RDX is a more powerful chemical than TNT, which is widely used in making conventional bombs. It was TNT that the attackers of the 1998 US embassy bombings in Nairobi and Dar es Salaam used, pointing to the potency of the material seized from the two Iranians.

The amount of RDX recovered in Mombasa is enough to make a bomb that can bring down a multi-storey building, a detective involved in the investigations told the Nation.

America’s Associated Press reported that the two are believed to be members of Iran’s Islamic Revolutionary Guards Corps Quds Force, an elite and secretive unit that acts against foreign interests.
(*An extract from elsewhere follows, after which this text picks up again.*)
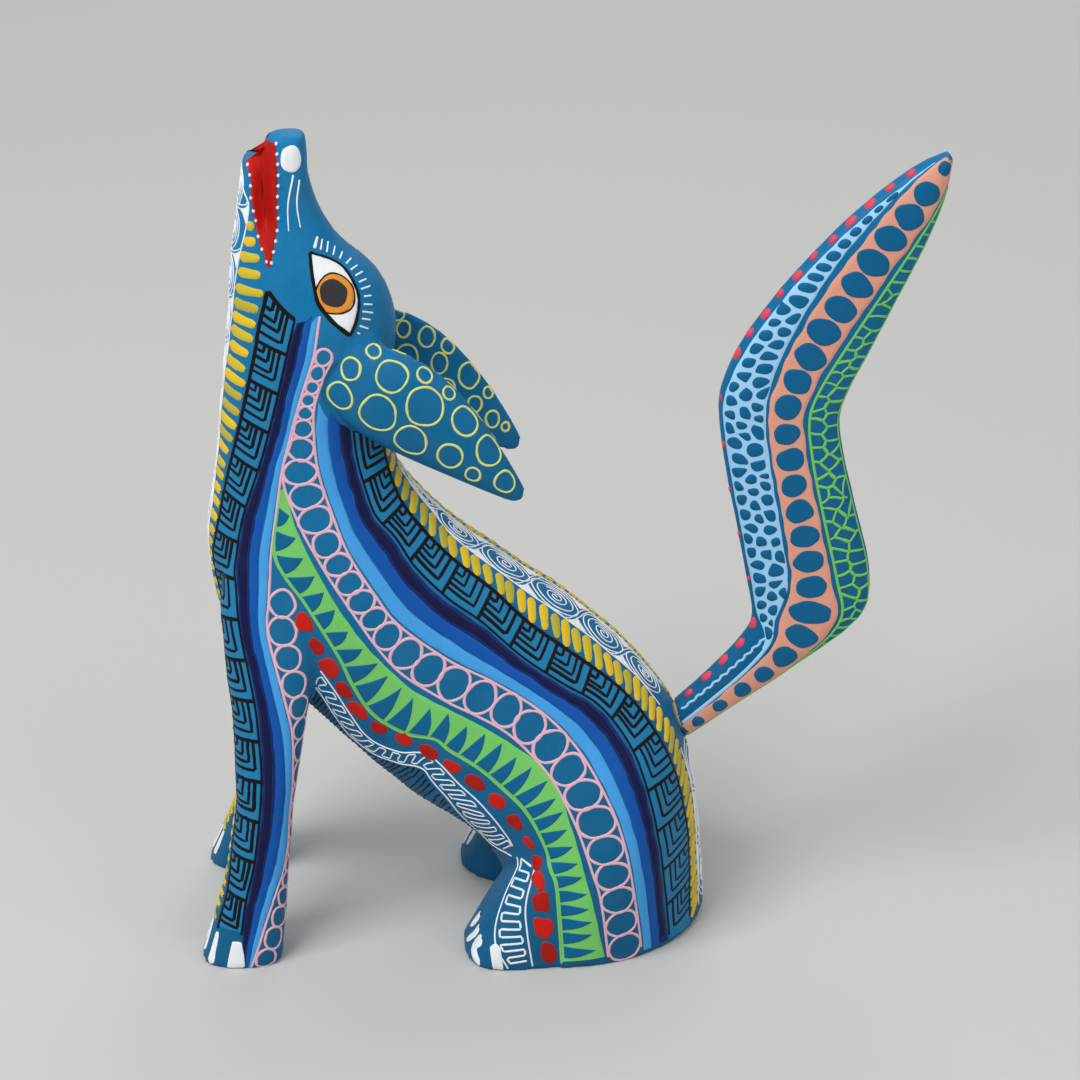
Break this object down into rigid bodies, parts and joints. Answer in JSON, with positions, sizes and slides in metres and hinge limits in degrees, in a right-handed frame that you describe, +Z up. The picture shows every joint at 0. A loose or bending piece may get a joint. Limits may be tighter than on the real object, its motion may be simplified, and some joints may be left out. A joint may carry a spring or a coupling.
{
  "type": "alebrije figure",
  "caption": "Hand-carved and painted wooden coyote sitting with its muzzle raised, with plug-in ears and a plug-in tail.",
  "frame": {"origin": "on the surface the figure sits on, under the middle of its bounding box", "axes": "+Z up, +X from the chest towards the tail, +Y across the figure, from its left side to its right side"},
  "size_m": [0.1312, 0.0522, 0.148],
  "materials": {
    "body_paint": "matt acrylic paint, brushed by hand over carved copal wood",
    "ear_paint": "matt acrylic paint, brushed by hand over carved copal wood",
    "tail_paint": "matt acrylic paint, brushed by hand over carved copal wood"
  },
  "bodies": {
    "figure": {"body": "body_paint", "ear_left": "ear_paint", "ear_right": "ear_paint"},
    "tail": {"tail": "tail_paint"}
  },
  "joints": [
    {"name": "tail_pull", "type": "slide", "parent": "figure", "child": "tail", "axis": [0.7431, 0, 0.6691], "range_m": [0, 0.0135]}
  ]
}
The UK’s Daily Telegraph reported that Iran might attack Western and Israeli targets in various countries in retaliation for a spate of assassinations of nuclear scientists in the country, which it blames on Israel

It further reported that the pair toured Nairobi surveying the British High Commission, the Israeli embassy and a church in the week before their arrest.

Israeli Prime Minister Benjamin Netanyahu said “Iranian terrorism knows no borders” and, alluding to the events in Kenya, added:

“After Iran sent its agents to murder the Saudi ambassador on US soil, the country has now engaged in attacks in Azerbaijan, Bangkok, in Tbilisi, in New Delhi, and now we have just discovered a plot for a terrorist attack in Africa.”

When they were presented in a Nairobi court the Iranians said they had been interrogated by agents of Mossad, the Israeli intelligence agency.

The Iranian embassy in Nairobi denied that the two were part of a Tehran-sponsored terror network that planned attacks on Israeli interests.